Shrimp-Shell-Derived Carbon Dots for Quantitative Detection by Fluorometry and Colorimetry: A New Analytic Chemistry Experiment for University Education

• Fengshou Wu ^[1] ; Ruilin Zhang ^[1] ; Ji Zhou ^[1]
  1. [1] Wuhan Institute of Technology

     Wuhan Institute of Technology

     China

     
• Localización: Journal of chemical education, ISSN 0021-9584, Vol. 101, Nº 7, 2024, págs. 2784-2789
• Idioma: inglés
• Texto completo no disponible (Saber más ...)
• Resumen

  • Combining the achievements of scientific research projects with experimental teaching, a new comprehensive experiment of “shrimp-shell-derived carbon dots for quantitative detection by fluorometry and colorimetry” was designed for undergraduate college students. The blue-emissive carbon dots (SS-CDs) are synthesized with waste shrimp shell as raw material through a one-step hydrothermal method. Dialysis and freeze-drying are then used for the purification of carbon dots. The structure of the carbon dots is characterized with the assistance of technicians from the testing center. After obtaining the characterization data, students analyze and plot it through Origin. Based on the selective interaction between carbon dots and cobalt ions, it can be used as a fluorescence sensor for Co2+, with an average detection limit of 1.68 μM. The doping of iron ions in SS-CDs endows them with excellent peroxidase activity.

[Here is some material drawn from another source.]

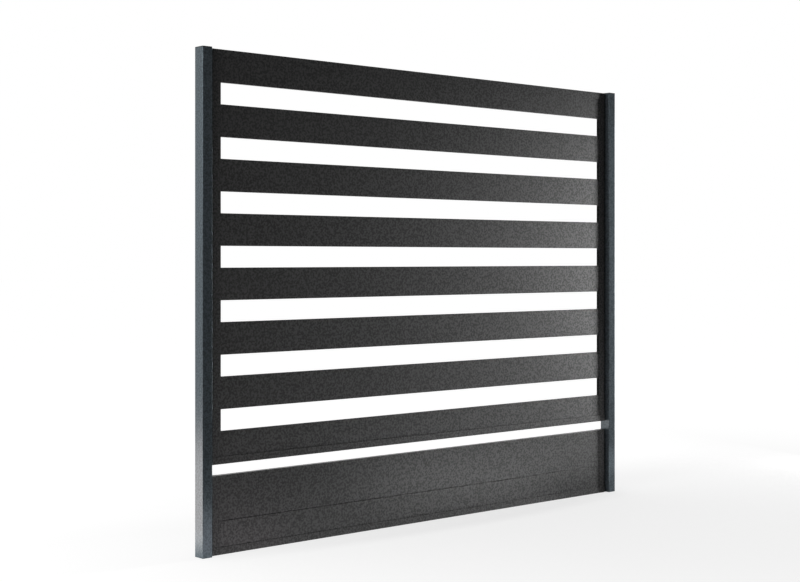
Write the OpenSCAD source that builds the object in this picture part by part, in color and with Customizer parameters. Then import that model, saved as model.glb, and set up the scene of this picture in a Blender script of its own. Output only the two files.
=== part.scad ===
// Slatted fence bay: two tube posts, a framed panel of eight horizontal
// slats, and a separate, thicker two-board kickboard under it.
// The origin is the middle of the left post's foot, on the ground.
// +X runs along the bay to the right post, -Y is the front, +Z is up.

/* [Bay] */
// Distance between the middles of the two posts
bay_pitch = 2250; // [1500:10:3000]
// How far the posts stand above the panel's top edge
post_over = 3; // [0:1:100]

/* [Posts] */
// Width of the post tube, along the bay
post_w = 42; // [30:1:80]
// Depth of the post tube, front to back
post_d = 52; // [40:1:80]
// Wall of the post tube
post_t = 2; // [1.5:0.1:4]
// Outer corner radius of the post tube
post_r = 2.5; // [1:0.1:5]
// Thickness of the cap's top plate
cap_t = 3; // [2:0.5:8]
// Depth of the cap's plug inside the tube
plug_h = 12; // [6:1:30]
// Thickness of the plate that closes the post's foot
foot_t = 6; // [3:0.5:12]
// Clearance round the cap's plug and the foot plate
plug_clear = 0.3; // [0.1:0.1:0.8]

/* [Slats] */
// Number of slats
slat_count = 8; // [3:1:12]
// Height of a slat
slat_h = 120; // [60:1:180]
// Open gap between two slats
slat_gap = 80; // [20:1:120]
// Thickness of a slat, front to back
slat_t = 12; // [8:0.5:24]
// Wall of a hollow slat and board
slat_wall = 1.2; // [0.8:0.1:2]
// Outer corner radius of a slat and board
slat_r = 1.5; // [0.5:0.1:3]
// Clearance between a slat's end and the channel's web
slat_end_gap = 2; // [0.5:0.5:5]

/* [Side channels] */
// Width of a side channel, along the bay
channel_w = 37; // [20:1:60]
// Sheet thickness of a side channel
channel_t = 1.5; // [1:0.1:3]
// Outer corner radius of a side channel
channel_r = 2; // [1:0.1:3]
// Clearance between a board's face and the channel's flange
channel_clear = 0.25; // [0.1:0.05:0.8]
// Open gap between a post and a side channel
post_gap = 12; // [5:1:40]

/* [Rails] */
// Height of a cap rail's flanges, over its web
rail_h = 27.5; // [15:0.5:50]
// Sheet thickness of a cap rail
rail_t = 1.2; // [1:0.1:3]
// Outer corner radius of a cap rail
rail_r = 1.6; // [1:0.1:3]
// Clearance between a cap rail's flange and the side channel
rail_clear = 0.25; // [0.1:0.05:0.8]

/* [Kickboard] */
// Height of the kickboard, from the ground
kick_h = 291; // [200:1:500]
// Thickness of a kickboard board, front to back
kick_t = 24; // [8:0.5:32]
// Open gap between the kickboard and the panel
kick_gap = 41; // [10:1:80]
// Height of the lower board, without its tongue
kick_lower_h = 122; // [80:1:150]
// Open line between the two boards
seam_gap = 2; // [0.5:0.5:5]
// Thickness of the tongue between the boards
tongue_t = 17; // [3:0.5:24]
// Length of the tongue
tongue_l = 9; // [5:1:15]
// Clearance round the tongue in its groove
tongue_clear = 0.3; // [0.1:0.1:0.8]

/* [Fixing angles] */
// Sheet thickness of a fixing angle
angle_t = 2; // [1.5:0.5:5]
// How far a fixing angle reaches over the side channel's back
angle_reach = 28; // [15:1:40]
// How far a fixing angle reaches back along the post
angle_leg = 15; // [8:1:24]
// Inner bend radius of a fixing angle
angle_r = 2; // [1:0.5:5]
// Clearance of the notches round the cap rails
notch_clear = 0.8; // [0.3:0.1:3]

/* [Hidden] */
$fn = 48;
coat = "#2b2d2f";
post_coat = "#3c4247";
plastic = "#1d1e1f";
overcut = 1;
frame_w = bay_pitch - post_w - 2 * post_gap;
frame_d = slat_t + 2 * (channel_clear + channel_t);
kick_d = kick_t + 2 * (channel_clear + channel_t);
kick_y = (kick_t - slat_t) / 2;
frame_x = post_w / 2 + post_gap;
slats_h = slat_count * slat_h + (slat_count - 1) * slat_gap;
panel_z = kick_h + kick_gap;
panel_h = slats_h + 2 * rail_t;
post_h = panel_z + panel_h + post_over;
board_l = frame_w - 2 * (channel_t + slat_end_gap);
board_x = frame_x + channel_t + slat_end_gap;
kick_upper_z = rail_t + kick_lower_h + seam_gap;
kick_upper_h = kick_h - kick_upper_z;

// A filled rectangle with round corners, centred, true arcs
module round_rect(w, d, r) {
    square([w - 2 * r, d], center = true);
    square([w, d - 2 * r], center = true);
    for (sx = [-1, 1], sy = [-1, 1])
        translate([sx * (w / 2 - r), sy * (d / 2 - r)]) circle(r);
}

// The right-hand twin of a left-hand piece
module to_right() {
    translate([bay_pitch, 0, 0]) mirror([1, 0, 0]) children();
}

// Post: a rectangular tube from the ground to its cap
module post_tube() {
    color(post_coat)
    linear_extrude(post_h - cap_t)
    difference() {
        round_rect(post_w, post_d, post_r);
        square([post_w - 2 * post_t, post_d - 2 * post_t], center = true);
    }
}

// Cap: a flat plate on the tube's end with a plug inside the tube
module post_cap() {
    inset = 2 * (post_t + plug_clear);
    color(plastic)
    translate([0, 0, post_h - cap_t]) {
        linear_extrude(cap_t) round_rect(post_w, post_d, post_r);
        translate([0, 0, -plug_h])
            linear_extrude(plug_h) square([post_w - inset, post_d - inset], center = true);
    }
}

// Foot: a plate inside the tube, flush with its lower end
module post_foot() {
    inset = 2 * (post_t + plug_clear);
    color(post_coat)
    linear_extrude(foot_t) square([post_w - inset, post_d - inset], center = true);
}

// Side channel of depth d with its middle at y: an upright U, open towards
// the boards
module side_channel(z, h, d, y) {
    color(coat)
    translate([frame_x + channel_w / 2, y, z])
    linear_extrude(h)
    difference() {
        union() {
            round_rect(channel_w, d, channel_r);
            translate([channel_r / 2, 0])
                square([channel_w - channel_r, d], center = true);
        }
        translate([channel_t, 0])
            square([channel_w, d - 2 * channel_t], center = true);
    }
}

// Cap rail over side channels of depth d with their middle at y: a U along
// the bay; z is its web's outer face, and up is 1 where the flanges rise
// from the web, -1 where they hang
module cap_rail(z, up, d, y) {
    depth = rail_h / 2;
    rail_d = d + 2 * (rail_clear + rail_t);
    color(coat)
    translate([frame_x, y, z])
    rotate([90, 0, 90])
    linear_extrude(frame_w)
    translate([0, up * depth])
    difference() {
        union() {
            round_rect(rail_d, rail_h, rail_r);
            translate([0, up * rail_r / 2])
                square([rail_d, rail_h - rail_r], center = true);
        }
        translate([0, up * rail_t])
            square([rail_d - 2 * rail_t, rail_h], center = true);
    }
}

// Board section of thickness t with its middle at y, lying in the channels,
// from its lower edge upwards
module board(z, h, t, y, tongue = 0, groove = 0) {
    groove_w = tongue_t + 2 * tongue_clear;
    groove_h = tongue_l - seam_gap + tongue_clear;
    floor_h = groove > 0 ? groove_h + slat_wall : slat_wall;
    color(coat)
    translate([board_x, y, z])
    rotate([90, 0, 90])
    linear_extrude(board_l)
    difference() {
        union() {
            translate([0, h / 2]) round_rect(t, h, slat_r);
            if (tongue > 0)
                translate([-tongue_t / 2, h - slat_wall])
                    square([tongue_t, tongue_l + slat_wall]);
        }
        translate([-t / 2 + slat_wall, floor_h])
            square([t - 2 * slat_wall, h - floor_h - slat_wall]);
        if (tongue > 0)
            translate([-tongue_t / 2 + slat_wall, h - 2 * slat_wall])
                square([tongue_t - 2 * slat_wall, tongue_l + slat_wall]);
        if (groove > 0)
            translate([-groove_w / 2, -overcut])
                square([groove_w, groove_h + overcut]);
    }
}

// Slat n, counted from the top
module slat(n) {
    board(panel_z + rail_t + (slat_count - n) * (slat_h + slat_gap), slat_h, slat_t, 0);
}

// Fixing angle between the left post's inner face and a side channel's back
// at y, from z up over h, with its channel leg notched round the cap rails;
// low and high are the heights of the notches at its ends
module fixing_angle(y, z, h, low, high) {
    bend = angle_r + angle_t;
    reach = post_gap + angle_reach;
    notch_x = post_gap - notch_clear;
    notch = [reach - notch_x + overcut, angle_t + 2 * overcut];
    color(post_coat)
    translate([post_w / 2, y, z])
    difference() {
        linear_extrude(h) {
            translate([0, bend]) square([angle_t, angle_leg - bend]);
            translate([bend, 0]) square([reach - bend, angle_t]);
            difference() {
                square([bend, bend]);
                translate([bend, bend]) circle(angle_r);
                difference() {
                    translate([-overcut, -overcut]) square([bend + overcut, bend + overcut]);
                    translate([bend, bend]) circle(bend);
                }
            }
        }
        if (low > 0)
            translate([notch_x, -overcut, -overcut])
                linear_extrude(low + notch_clear + overcut) square(notch);
        if (high > 0)
            translate([notch_x, -overcut, h - high - notch_clear])
                linear_extrude(high + notch_clear + overcut) square(notch);
    }
}

module left_post() { post_tube(); }
module right_post() { to_right() post_tube(); }
module left_post_cap() { post_cap(); }
module right_post_cap() { to_right() post_cap(); }
module left_post_foot() { post_foot(); }
module right_post_foot() { to_right() post_foot(); }
module left_stile() { side_channel(panel_z + rail_t, slats_h, frame_d, 0); }
module right_stile() { to_right() left_stile(); }
module top_rail() { cap_rail(panel_z + panel_h, -1, frame_d, 0); }
module bottom_rail() { cap_rail(panel_z, 1, frame_d, 0); }
module kickboard_upper_board() {
    board(kick_upper_z, kick_upper_h, kick_t, kick_y, groove = 1);
}
module kickboard_lower_board() {
    board(rail_t, kick_lower_h, kick_t, kick_y, tongue = 1);
}
module kickboard_left_channel() { side_channel(rail_t, kick_h - rail_t, kick_d, kick_y); }
module kickboard_right_channel() { to_right() kickboard_left_channel(); }
module kickboard_rail() { cap_rail(0, 1, kick_d, kick_y); }
module left_panel_angle() {
    fixing_angle(frame_d / 2, panel_z, panel_h, rail_h, rail_h);
}
module right_panel_angle() { to_right() left_panel_angle(); }
// The kickboard's angle is the same one turned round: its post leg points
// forwards, into the slit beside the deeper channel
module left_kick_angle() {
    back = kick_y + kick_d / 2 + angle_t;
    translate([0, 2 * back, 0]) mirror([0, 1, 0]) fixing_angle(back, 0, kick_h, rail_h, 0);
}
module right_kick_angle() { to_right() left_kick_angle(); }

left_post();
right_post();
left_post_cap();
right_post_cap();
left_post_foot();
right_post_foot();
left_stile();
right_stile();
top_rail();
bottom_rail();
for (n = [1:slat_count])
    slat(n);
kickboard_upper_board();
kickboard_lower_board();
kickboard_left_channel();
kickboard_right_channel();
kickboard_rail();
left_panel_angle();
right_panel_angle();
left_kick_angle();
right_kick_angle();
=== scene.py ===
import math

import bmesh
import bpy
from mathutils import Matrix, Vector


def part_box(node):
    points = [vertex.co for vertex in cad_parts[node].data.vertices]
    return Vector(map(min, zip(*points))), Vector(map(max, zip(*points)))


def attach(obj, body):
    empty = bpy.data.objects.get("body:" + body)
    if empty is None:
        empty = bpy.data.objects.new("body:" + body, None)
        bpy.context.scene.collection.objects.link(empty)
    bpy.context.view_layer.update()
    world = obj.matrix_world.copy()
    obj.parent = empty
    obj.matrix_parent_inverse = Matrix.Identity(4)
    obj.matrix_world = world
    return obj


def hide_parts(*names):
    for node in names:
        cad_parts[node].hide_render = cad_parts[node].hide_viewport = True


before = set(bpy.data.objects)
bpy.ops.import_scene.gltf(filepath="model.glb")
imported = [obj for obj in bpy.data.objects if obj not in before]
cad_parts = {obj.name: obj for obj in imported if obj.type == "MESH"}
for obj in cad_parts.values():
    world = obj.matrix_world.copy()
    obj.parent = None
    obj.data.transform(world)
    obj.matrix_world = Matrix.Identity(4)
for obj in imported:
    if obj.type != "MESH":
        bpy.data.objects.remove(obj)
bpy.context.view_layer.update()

# ---- Posts -------------------------------------------------------------------------------
# Each post is a steel tube of 2 mm wall with rolled corners, galvanised and coated in a satin
# blue-grey powder. It stands straight on the ground and carries the panel by angles.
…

In the presence of 3,3′,5,5′-tetramethylbenzidine (TMB), H2O2 and glucose can be detected by a colorimetric method, with an average detection limit of 6.02 μM for glucose. This experiment has received positive feedback from the students in our school. First, the synthesis of carbon dots uses waste biomass as raw material, which has the advantages of a wide range of sources and environmental friendliness. Second, the hydrothermal method is easy to operate under mild conditions, which is very suitable for undergraduate students. Third, the fluorometry and colorimetry for ions and glucose detection have the advantages of simple operation, low equipment requirements, and high detection sensitivity. Through this experimental training, students will have a better understanding of the conventional preparation and purification methods of nanomaterials, the use of absorption and fluorescence spectra, and the detection principles of fluorometry and colorimetry.